Sandcastle I think you can now consider yourself French :slight_smile: !

(1) the point is that the card issuer makes a risk assessment to award the revolving credit (ie credit card) that the cardholder then manages. The cardholder is not a child. Of course there are review points. And these days constantly running credit review reports running and flagging anything beyond certain norms immediately to the card issuer, whether a change of factors in the environment like a change in interest rates, an out of norm ratio of bad debt in a particular set of customer profiles, or someone has used more than 80% of their credit limit for a 3rd month etc.

(2) the customer is not just tied to one bank.

@kirsteastevenson terrible things by the CRA’s? Do tell us more.

Reading through this thread… it sounds as if France is very different to US and UK (and others?) with regard to Banking and Credit Cards

Perhaps these differences are something which a potential immigrant should seriously consider/learn-about before moving to France… depending on how they prefer to run their finances.
On the other hand, perhaps there are other money/credit possibilities which need exploring further…

I’ve now found there is at least one revolving credit card available in France Carte de Crédit Renouvelable - Carte ZERO
This is one review/explanation of how it works/advantages/disadvantages Carte Zéro : une Gold MasterCard gratuite qui coûte cher ? [Avis]

I still have my Barclaycard which works fine when I need credit.

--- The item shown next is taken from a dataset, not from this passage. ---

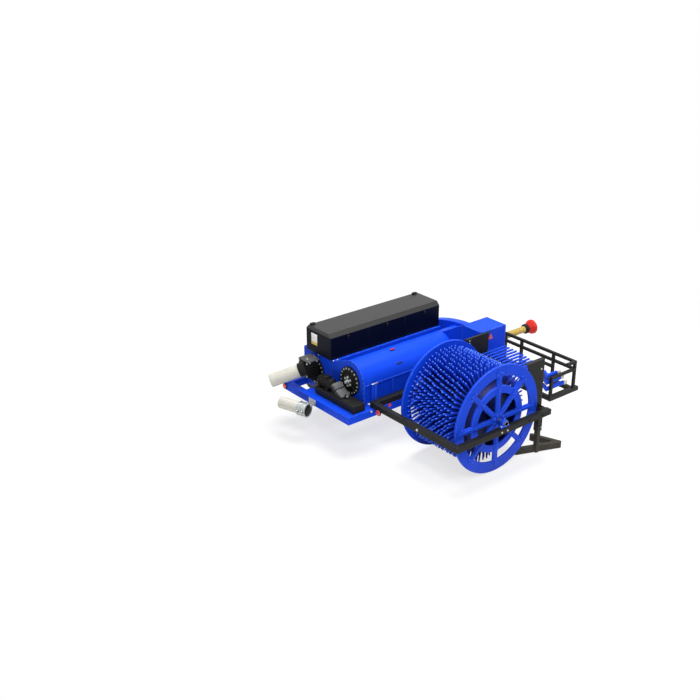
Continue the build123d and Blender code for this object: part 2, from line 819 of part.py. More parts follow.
# Headstock lattice on the front frame, with the cradle of the drive line
lattice_x = front_cross_x + (front_bar_size - headstock_tube) / 2
lattice_right_y = front_frame_right_y
lattice_left_y = pto_y - pto_guard_radius - guard_clearance
headstock_top_z = deck_z + headstock_top_rise
headstock_second_z = deck_z + headstock_second_rise
headstock_third_z = deck_z + headstock_third_rise
posts = (
    # low x, low y, top z
    (lattice_x, lattice_left_y - headstock_tube, headstock_top_z),
    (lattice_x, headstock_post_y, headstock_top_z),
    (lattice_x, headstock_side_post_y, headstock_top_z),
    (lattice_x, lattice_right_y, headstock_top_z),
    (front_frame_rear_x, lattice_right_y, headstock_second_z),
)
rails = (
    # right y, left y, top z
    (lattice_right_y, lattice_left_y, headstock_top_z),
    (lattice_right_y, lattice_left_y, headstock_second_z),
    (headstock_side_post_y, headstock_side_post_y + headstock_third_length, headstock_third_z),
)
cradle_x = front_cross_x + (front_bar_size - cradle_thickness) / 2
with BuildPart() as headstock:
    for post_low_x, post_low_y, top_z in posts:
        block(
            post_low_x, post_low_x + headstock_tube, post_low_y, post_low_y + headstock_tube,
            front_top_z, top_z,
        )
    for rail_right_y, rail_left_y, top_z in rails:
        block(
            lattice_x, lattice_x + headstock_tube, rail_right_y, rail_left_y, top_z - headstock_tube, top_z,
        )
    for rear_x, top_z in (
        (front_frame_rear_x, headstock_second_z), (lattice_x - headstock_return, headstock_top_z),
    ):
        block(
            rear_x, lattice_x, lattice_right_y, lattice_right_y + headstock_tube, top_z - headstock_tube,
            top_z,
        )
    block(
        cradle_x, cradle_x + cradle_thickness, pto_y - cradle_width / 2, pto_y + cradle_width / 2,
        front_top_z, pto_z - pto_guard_radius * cradle_grip_share,
    )
    rod(
        (cradle_x, pto_y, pto_z), along_x, pto_guard_radius + seat_gap, cradle_thickness, Mode.SUBTRACT,
    )
save(headstock, "headstock")

# Gathering bars: layers of V-shaped bars on the inner side of the rear corner post
gather_right_y = lattice_right_y + headstock_tube
gather_corner_x = front_frame_rear_x - gather_overhang
gather_angle = math.radians(gather_turn)
arm_x = gather_short_arm * math.cos(gather_angle)
arm_y = gather_short_arm * math.sin(gather_angle)
side_x = gather_bar_width * math.sin(gather_angle)
side_y = gather_bar_width * math.cos(gather_angle)
inner_slide = (gather_bar_width + side_y) / math.tan(gather_angle)
with BuildPart() as gathering_bars:
    for layer in range(gather_layers):
        low_z = front_top_z + gather_rise + layer * gather_pitch
        long_x = gather_corner_x + gather_arm_length - layer * gather_arm_step
        with BuildSketch(Plane.XY.offset(low_z)):
            Polygon(
                (gather_corner_x, gather_right_y), (long_x, gather_right_y),
                (long_x, gather_right_y + gather_bar_width),
                (gather_corner_x + side_x + inner_slide, gather_right_y + gather_bar_width),
                (gather_corner_x + arm_x + side_x, gather_right_y + arm_y - side_y),
                (gather_corner_x + arm_x, gather_right_y + arm_y), align=None,
            )
        extrude(amount=gather_bar_height)
save(gathering_bars, "gathering_bars")

# Power take-off: input gearbox, guard tube, cones and shaft
with BuildPart() as pto_gearbox:
    block(
        casing_front_x, casing_front_x + pto_box_length, pto_y - pto_box_width / 2,
        pto_y + pto_box_width / 2, pto_z - pto_box_height / 2, pto_z + pto_box_height / 2,
    )
    rod(
        (casing_front_x, pto_y, pto_z), along_x, pto_shaft_radius + running_gap, pto_box_length,
        Mode.SUBTRACT,
    )
save(pto_gearbox, "pto_gearbox")

guard_length = pto_guard_front_x - pto_guard_rear_x
with BuildPart() as pto_guard:
    rod((pto_guard_rear_x, pto_y, pto_z), along_x, pto_guard_radius, guard_length)
    rod(
        (pto_guard_rear_x + pto_guard_wall * 2, pto_y, pto_z), along_x, pto_guard_radius - pto_guard_wall,
        guard_length - pto_guard_wall * 4, Mode.SUBTRACT,
    )
    rod(
        (pto_guard_rear_x, pto_y, pto_z), along_x, pto_shaft_radius + running_gap, guard_length,
        Mode.SUBTRACT,
    )
save(pto_guard, "pto_guard")

with BuildPart() as pto_cones:
    for start_x, outward in ((pto_guard_rear_x, -1), (pto_guard_front_x, 1)):
        for shrink, mode in ((0, Mode.ADD), (pto_guard_wall, Mode.SUBTRACT)):
            with BuildSketch(Plane(origin=(start_x, pto_y, pto_z), z_dir=(outward, 0, 0))):
                Circle(pto_guard_radius - shrink)
            with BuildSketch(
                Plane(origin=(start_x + outward * pto_cone_length, pto_y, pto_z), z_dir=(outward, 0, 0))
            ):
                Circle(pto_cone_radius - shrink)
            loft(mode=mode)
save(pto_cones, "pto_cones")

with BuildPart() as pto_shaft:
    rod((casing_front_x, pto_y, pto_z), along_x, pto_shaft_radius, pto_end_x - casing_front_x)
    rod(
        (pto_end_x - pto_spline_depth * 2, pto_y, pto_z), along_x, pto_yoke_radius,
        pto_spline_depth * 2,
    )
    rod((pto_end_x, pto_y, pto_z), backward, pto_spline_radius, pto_spline_depth, Mode.SUBTRACT)
save(pto_shaft, "pto_shaft")

# Left wheel on a stub axle
left_wheel_y = frame_left_y + left_wheel_offset
with BuildPart() as left_axle:
    block(
        left_wheel_x - arm_length / 2, left_wheel_x + arm_length / 2, frame_left_y,
        frame_left_y + arm_thickness, tyre_radius - arm_length / 2, deck_z,
    )
    rod(
        (left_wheel_x, frame_left_y, tyre_radius), along_y, stub_radius,
        left_wheel_y + hub_length / 2 - frame_left_y,
    )
save(left_axle, "left_axle")

with BuildPart() as left_tyre:
    rod((left_wheel_x, left_wheel_y - tyre_width / 2, tyre_radius), along_y, tyre_radius, tyre_width)
    rod(
        (left_wheel_x, left_wheel_y - tyre_width / 2, tyre_radius), along_y, rim_radius, tyre_width,
        Mode.SUBTRACT,
    )
    outer_edges = left_tyre.edges().filter_by(GeomType.CIRCLE).sort_by(SortBy.RADIUS)[-2:]
    fillet(outer_edges, tyre_shoulder)
save(left_tyre, "left_tyre")

with BuildPart() as left_rim:
    rod((left_wheel_x, left_wheel_y - rim_width / 2, tyre_radius), along_y, rim_radius, rim_width)
    rod(
        (left_wheel_x, left_wheel_y - rim_width / 2, tyre_radius), along_y, rim_radius - rim_wall,
        rim_width, Mode.SUBTRACT,
    )
    rod(
        (left_wheel_x, left_wheel_y - wheel_disc_thickness / 2, tyre_radius), along_y, rim_radius,
        wheel_disc_thickness,
    )
    rod(
        (left_wheel_x, left_wheel_y - rim_width, tyre_radius), along_y, hub_radius, rim_width * 2,
        Mode.SUBTRACT,
    )
save(left_rim, "left_rim")

with BuildPart() as left_hub:
    rod((left_wheel_x, left_wheel_y - hub_length / 2, tyre_radius), along_y, hub_radius, hub_length)
    rod(
        (left_wheel_x, left_wheel_y - hub_length / 2, tyre_radius), along_y, stub_radius + running_gap,
        hub_length, Mode.SUBTRACT,
    )
save(left_hub, "left_hub")

# Stands: a square sleeve, and a leg that slides in it on a V-shaped foot
left_stand_y = frame_left_y - left_stand_inset
sleeve_bottom_z = deck_z - sleeve_drop
leg_top_z = deck_z - leg_top_drop
half_sleeve = sleeve_size / 2
half_leg = leg_size / 2
half_bore = half_leg + leg_fit
stands = (
    # side, x, y, sleeve top z, hand: the way to the machine's middle
    ("right", right_stand_x, right_stand_y, bar_top_z, 1),
    ("left", left_stand_x, left_stand_y, deck_z, -1),
)
with BuildPart() as stand_sleeves:
    for side, stand_x, stand_y, top_z, hand in stands:
        block(
            stand_x - half_sleeve, stand_x + half_sleeve, stand_y - half_sleeve, stand_y + half_sleeve,
            sleeve_bottom_z, top_z,
        )
        block(
            stand_x - half_bore, stand_x + half_bore, stand_y - half_bore, stand_y + half_bore,
            sleeve_bottom_z, top_z, Mode.SUBTRACT,
        )
save(stand_sleeves, "stand_sleeves")
for side, stand_x, stand_y, top_z, hand in stands:
    tip = Vector(stand_x + foot_tip_reach, stand_y - hand * foot_tip_side)
    tail = Vector(stand_x - foot_tail_reach, stand_y + hand * foot_tail_side)
    brace = Vector(stand_x + foot_brace_reach, stand_y + hand * foot_brace_side)
    with BuildPart() as stand_leg:
        block(
            stand_x - half_leg, stand_x + half_leg, stand_y - half_leg, stand_y + half_leg, 0, leg_top_z,
        )
        with BuildSketch():
            for end in (tail, brace):
                bar = end - tip
                with Locations((tip + end) / 2):
                    SlotCenterToCenter(
                        bar.length, foot_bar_width, rotation=math.degrees(math.atan2(bar.Y, bar.X))
                    )
        extrude(amount=foot_height)
    save(stand_leg, f"{side}_stand_leg")

# Red lamps on the pickup frame's rear bar and on the rear rail
lamp_places = (
    # x, y, z
    (bar_rear_x, frame_right_y - right_lamp_inset, deck_z - lamp_drop),
    (frame_rear_x, frame_left_y - rail_width / 2, deck_z - rail_height / 2),
)
with BuildPart() as lamps:
    for place in lamp_places:
        rod(place, backward, lamp_radius, lamp_depth)
save(lamps, "lamps")
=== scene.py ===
import math
import random
from functools import partial

import bmesh
import bpy
from mathutils import Matrix, Vector


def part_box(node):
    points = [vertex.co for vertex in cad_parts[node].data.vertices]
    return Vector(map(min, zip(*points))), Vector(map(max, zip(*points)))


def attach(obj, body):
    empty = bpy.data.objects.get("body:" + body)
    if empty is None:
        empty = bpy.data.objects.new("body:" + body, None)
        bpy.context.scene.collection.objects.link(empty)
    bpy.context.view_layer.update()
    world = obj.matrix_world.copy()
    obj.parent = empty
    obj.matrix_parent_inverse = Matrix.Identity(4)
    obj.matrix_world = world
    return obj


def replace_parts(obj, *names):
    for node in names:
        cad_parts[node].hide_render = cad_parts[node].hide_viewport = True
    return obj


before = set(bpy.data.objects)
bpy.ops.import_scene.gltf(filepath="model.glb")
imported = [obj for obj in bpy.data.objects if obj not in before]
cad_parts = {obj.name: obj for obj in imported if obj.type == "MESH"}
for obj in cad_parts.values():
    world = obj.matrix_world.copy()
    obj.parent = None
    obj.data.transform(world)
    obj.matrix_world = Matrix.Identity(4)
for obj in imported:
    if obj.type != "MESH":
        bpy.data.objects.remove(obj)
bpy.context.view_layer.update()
print("frame loaded:", len(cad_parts), "nodes")

mm = 0.001
alongX, alongY, alongZ = Vector((1, 0, 0)), Vector((0, 1, 0)), Vector((0, 0, 1))


# Camera, at the photograph's place and angle

cameraView = {
    "place": (-9.5917, -9.8244, 7.0618),
    "looksAlong": (0.5749, 0.7122, -0.4028),
    "lens": 54.77,
    "sensor": 36.0,
    "farEnd": 600.0,
}


def makeCamera():
    data = bpy.data.cameras.new("photoCamera")
    data.lens = cameraView["lens"]
    data.sensor_width = cameraView["sensor"]
    data.clip_end = cameraView["farEnd"]
    camera = bpy.data.objects.new("photoCamera", data)
    bpy.context.scene.collection.objects.link(camera)
    camera.location = cameraView["place"]
    camera.rotation_euler = Vector(cameraView["looksAlong"]).to_track_quat("-Z", "Y").to_euler()
    bpy.context.scene.camera = camera


makeCamera()
print("camera set")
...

Otherwise, despite Karen’s comment …

most of the time I have no cash whatsoever in my purse because everything goes on my debit card, even the smallest transaction.

I will always keep UK a/cs (I still have my HSBC and a FD joint a/c) because I would never say never about one day needing to return to the UK. I’ve seen it happen with friends who never expected to go back. And I also have small pensions that need a home in the UK - they don’t have the capacity to pay into overseas a/cs.